Mr. Scheepers was said to have been staying at the home of Mr. David Gaiman, Harwood House South, Harwoods Lane, a mile from the scientologists' international headquarters at Saint Hill Manor, East Grinstead.

Mr. Gaiman, aged 35, a senior executive of the cult, denied on oath that the dead man had been student of scientology at Saint Hill.

Asked by Dr. Angus Summerville, the East Sussex coroner, why Mr. Scheepers had come to Britain, Mr. Gaiman said: "I assume that he came to gamble. That was the activity that took his interest."

Mr. Gaiman said he was introduced to Mr. Scheepers two-and-a-half months ago. Mr. Scheepers had stayed at his house in Harwoods Lane for a short time and then left, saying he was going to Brighton.

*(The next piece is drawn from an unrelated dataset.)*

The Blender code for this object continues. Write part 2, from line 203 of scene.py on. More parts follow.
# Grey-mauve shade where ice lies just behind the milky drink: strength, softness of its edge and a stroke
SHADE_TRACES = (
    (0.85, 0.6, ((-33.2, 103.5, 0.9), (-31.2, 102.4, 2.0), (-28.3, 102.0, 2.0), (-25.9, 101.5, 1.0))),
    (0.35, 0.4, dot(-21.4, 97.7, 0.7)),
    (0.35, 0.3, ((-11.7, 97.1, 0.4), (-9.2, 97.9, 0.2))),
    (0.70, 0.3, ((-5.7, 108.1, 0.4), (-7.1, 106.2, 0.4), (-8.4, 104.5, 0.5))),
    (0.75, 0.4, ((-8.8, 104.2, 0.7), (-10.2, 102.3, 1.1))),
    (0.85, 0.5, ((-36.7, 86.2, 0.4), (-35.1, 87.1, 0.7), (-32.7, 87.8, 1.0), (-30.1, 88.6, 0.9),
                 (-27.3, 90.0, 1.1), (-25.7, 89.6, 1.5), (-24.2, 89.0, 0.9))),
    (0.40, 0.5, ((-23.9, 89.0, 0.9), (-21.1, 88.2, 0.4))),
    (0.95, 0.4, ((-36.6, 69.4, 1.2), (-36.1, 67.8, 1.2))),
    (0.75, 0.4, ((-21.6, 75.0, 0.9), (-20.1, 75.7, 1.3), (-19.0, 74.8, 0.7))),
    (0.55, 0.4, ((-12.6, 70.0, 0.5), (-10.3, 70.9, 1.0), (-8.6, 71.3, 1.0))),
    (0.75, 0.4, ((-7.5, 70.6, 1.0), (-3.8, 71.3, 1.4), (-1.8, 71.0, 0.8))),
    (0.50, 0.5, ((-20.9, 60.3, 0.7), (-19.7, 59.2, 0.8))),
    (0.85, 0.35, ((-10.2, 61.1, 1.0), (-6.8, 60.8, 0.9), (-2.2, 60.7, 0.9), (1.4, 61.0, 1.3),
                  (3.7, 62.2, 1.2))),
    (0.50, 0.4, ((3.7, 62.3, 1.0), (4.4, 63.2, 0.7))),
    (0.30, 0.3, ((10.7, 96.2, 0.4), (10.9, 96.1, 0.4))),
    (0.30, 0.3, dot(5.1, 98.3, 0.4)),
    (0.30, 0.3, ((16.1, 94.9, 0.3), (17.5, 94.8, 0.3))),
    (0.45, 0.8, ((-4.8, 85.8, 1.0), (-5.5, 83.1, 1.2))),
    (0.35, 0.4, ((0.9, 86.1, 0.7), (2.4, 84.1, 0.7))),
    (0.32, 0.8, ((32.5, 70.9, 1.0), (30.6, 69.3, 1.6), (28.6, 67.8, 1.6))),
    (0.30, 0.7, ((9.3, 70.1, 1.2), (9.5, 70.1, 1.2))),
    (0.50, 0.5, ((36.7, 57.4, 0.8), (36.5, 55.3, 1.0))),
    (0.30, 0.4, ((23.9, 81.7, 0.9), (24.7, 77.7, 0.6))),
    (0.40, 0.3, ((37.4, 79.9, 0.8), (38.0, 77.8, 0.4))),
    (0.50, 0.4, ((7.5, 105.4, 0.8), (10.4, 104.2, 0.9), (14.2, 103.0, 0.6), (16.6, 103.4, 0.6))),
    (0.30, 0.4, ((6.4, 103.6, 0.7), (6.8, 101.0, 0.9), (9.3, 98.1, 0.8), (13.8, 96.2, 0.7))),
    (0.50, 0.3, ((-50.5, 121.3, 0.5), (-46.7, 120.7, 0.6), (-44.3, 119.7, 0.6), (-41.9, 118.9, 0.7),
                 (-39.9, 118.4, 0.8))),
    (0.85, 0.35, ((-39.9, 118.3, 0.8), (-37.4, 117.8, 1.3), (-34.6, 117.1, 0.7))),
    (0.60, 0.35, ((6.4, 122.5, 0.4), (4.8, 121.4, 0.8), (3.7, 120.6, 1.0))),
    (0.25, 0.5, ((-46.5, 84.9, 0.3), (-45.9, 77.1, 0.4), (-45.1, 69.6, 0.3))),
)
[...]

On Thursday evening, August 29, Mr. Scheepers arrived at his house and said he was flying back to South Africa on Saturday. A bed was wade up for him. "Scheepers had mentioned casually to my wife that his gambling system had broken down, and from that I gathered the impression he was broke", Mr. Gaiman said.

Police-constable Albert Walker said Mr. Scheepers was found on August 31 in a car parked in Harwoods Lane. A plastic pipe wedged into the exhaust entered the car by a window. Dr. Albert Sachs, a pathologist said the cause of death was carbon monoxide poisoning.

Police-constable Colin Daffiest, the coroner's officer, said Mr. Scheepers left two letters, saying he was going to take his own life and that this had nothing to do with scientology or being a member of the group. His flight back to South Africa had been cancelled.

After the inquest Mr. Gaiman said a check had shown that Mr. Scheepers had not been registered at any scientology establishment in Britain.